In order to debug both the Cortex-M33 and DSP side of the application, please follow the instructions:
It is necessary to run the Cortex-M33 side first and stop the application before the DSP_Start function
Run the xt-ocd daemon with proper settings
Download and debug the DSP application
In order to get TRACE debug output from the XAF it is necessary to define XF_TRACE 1 in the project settings. It is possible to save the TRACE output into RAM using DUMP_TRACE_TO_BUF 1 define on project level. Please see the initialization of the TRACE function in the xaf_main_dsp.c file. For more details see XAF documentation.
Running on CM33
When the demo runs successfully, the CM33 terminal will display the following output (example from MIMXRT700-EVK):
******************************
DSP audio framework demo start
******************************
[CM33 Main] Configure codec
[DSP_Main] Cadence Xtensa Audio Framework
[DSP_Main] Library Name : Audio Framework (Hostless)
[DSP_Main] Library Version : 3.5
[DSP_Main] API Version : 3.2
[DSP_Main] start
[DSP_Main] established RPMsg link
[CM33 Main] DSP image copied to DSP TCM
[CM33 Main][APP_DSP_IPC_Task] start
[CM33 Main][APP_Shell_Task] start
Copyright 2024 NXP
>>
Type help
to see the command list. Similar description will be displayed on serial console (example from MIMXRT700-EVK):
"help": List all the registered commands
"exit": Exit program
"version": Query DSP for component versions
"record_dmic": Record DMIC audio , perform voice recognition (VIT) and playback on codec
USAGE: record_dmic [language]
For voice recognition say supported WakeWord and in 3s frame supported command.
If selected model contains strings, then WakeWord and list of commands will be printed in console.

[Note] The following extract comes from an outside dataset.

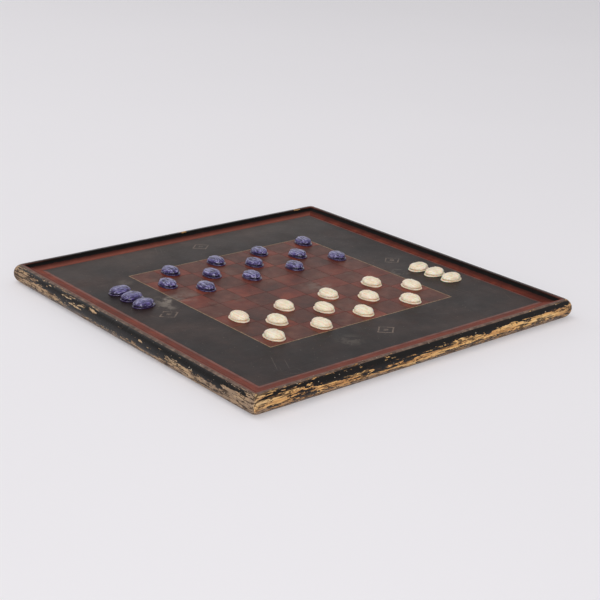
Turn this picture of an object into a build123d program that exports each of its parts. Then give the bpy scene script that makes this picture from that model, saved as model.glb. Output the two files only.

NOTE: this command does not return to the shell
After running the “record_dmic en” command, similar output will be printed
[CM33 CMD] Setting VIT language to en
[DSP_Main] Number of channels 1, sampling rate 16000, PCM width 32
[CM33 CMD] [APP_DSP_IPC_Task] response from DSP, cmd: 13, error: 0
[DSP Record] Audio Device Ready
[CM33 CMD] DSP DMIC Recording started
[CM33 CMD] To see VIT functionality say wakeword and command
[DSP VIT] VIT Model info
[DSP VIT] VIT Model Release = 0x40a00
[DSP VIT] Language supported : English
[DSP VIT] Number of WakeWords supported : 2
[DSP VIT] Number of Commands supported : 12
[DSP VIT] VIT_Model integrating WakeWord and Voice Commands strings : YES
[DSP VIT] WakeWords supported :
[DSP VIT] 'HEY NXP'
[DSP VIT] 'HEY TV'
[DSP VIT] Voice commands supported :
[DSP VIT] 'MUTE'
[DSP VIT] 'NEXT'
[DSP VIT] 'SKIP'
[DSP VIT] 'PAIR DEVICE'
[DSP VIT] 'PAUSE'
[DSP VIT] 'STOP'
[DSP VIT] 'POWER OFF'
[DSP VIT] 'POWER ON'
[DSP VIT] 'PLAY MUSIC'
[DSP VIT] 'PLAY GAME'
[DSP VIT] 'WATCH CARTOON'
[DSP VIT] 'WATCH MOVIE'
[DSP Record] connected CAPTURER -> GAIN_0
[DSP Record] connected XA_GAIN_0 -> XA_VIT_PRE_PROC_0
[DSP Record] connected XA_VIT_PRE_PROC_0 -> XA_RENDERER_0
[DSP VIT] - WakeWord detected 1 HEY NXP
[DSP VIT] - Voice Command detected 6 STOP
Xtensa IDE log of successful start of command:
Number of channels 2, sampling rate 16000, PCM width 16
Audio Device Ready
connected CAPTURER -> GAIN_0
connected CAPTURER -> XA_VIT_PRE_PROC_0
connected XA_VIT_PRE_PROC_0 -> XA_RENDERER_0
Running on DSP
Debug configuration: When the demo runs successfully, the terminal will display the following:
Cadence Xtensa Audio Framework
Library Name : Audio Framework (Hostless)
Library Version : 3.2
API Version : 3.0
[DSP_Main] start
[DSP_Main] established RPMsg link
Number of channels 2, sampling rate 16000, PCM width 16
Audio Device Ready
VoiceSeekerLight lib initialized!
============= VoiceSeekerLight Configuration =============
version = 0.6.0
num mics = 2
max num mics = 4
mic0 = (35, 0, 0)
mic1 = (-35, 0, 0)
mic2 = (0, -35, 0)
num_spks = 0
max num spks = 2
samplerate = 16000
framesize_in = 32
framesize_out = 480
create_aec = 0
create_doa = 0
buffer_length_sec = 1.5
aec_filter_length_ms = 0
============= VoiceSeekerLight Memory Allocation =============
VoiceSeekerLib allocated 80592 persistent bytes
VoiceSeekerLib allocated 3840 scratch bytes
==================================== VoiceSeekerLight Memory Usage =========================
=========
Total = 72400 bytes
connected CAPTURER -> GAIN_0
connected XA_GAIN_0 -> XA_VOICE_SEEKER_0
connected XA_VOICE_SEEKER_0 -> XA_VIT_PRE_PROC_0
connected XA_VIT_PRE_PROC_0 -> XA_RENDERER_0
Known Issues
There are limited features in release SRAM target because of memory limitations. To enable/disable components, set appropriate preprocessor define in project settings to 0/1 (e.g. XA_VIT_PRE_PROC etc.). Debug and flash targets have full functionality enabled.